Data for this task:
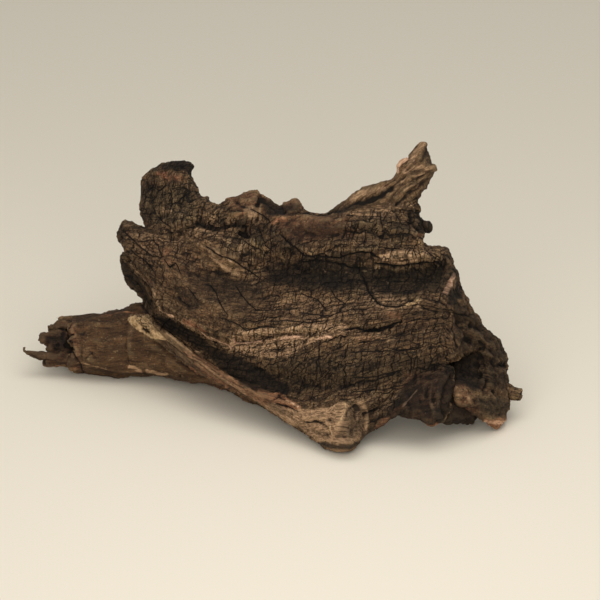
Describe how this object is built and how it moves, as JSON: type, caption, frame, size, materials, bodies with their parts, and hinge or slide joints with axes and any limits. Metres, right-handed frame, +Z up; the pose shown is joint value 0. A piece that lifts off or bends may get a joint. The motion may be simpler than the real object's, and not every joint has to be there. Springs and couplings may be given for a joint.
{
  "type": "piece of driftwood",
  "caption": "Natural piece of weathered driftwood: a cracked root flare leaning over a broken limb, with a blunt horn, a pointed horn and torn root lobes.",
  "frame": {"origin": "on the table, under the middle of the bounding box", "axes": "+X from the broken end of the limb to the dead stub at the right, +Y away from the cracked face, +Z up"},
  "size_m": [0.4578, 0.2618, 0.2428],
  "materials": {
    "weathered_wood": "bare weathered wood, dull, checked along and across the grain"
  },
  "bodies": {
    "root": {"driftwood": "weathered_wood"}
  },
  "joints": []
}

---

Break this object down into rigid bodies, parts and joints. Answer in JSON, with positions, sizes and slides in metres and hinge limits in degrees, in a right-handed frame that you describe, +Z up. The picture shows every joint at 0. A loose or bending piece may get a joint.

Stated goal: The required output is the number of lines containing the word "limits", and nothing besides.

Answer in full: 2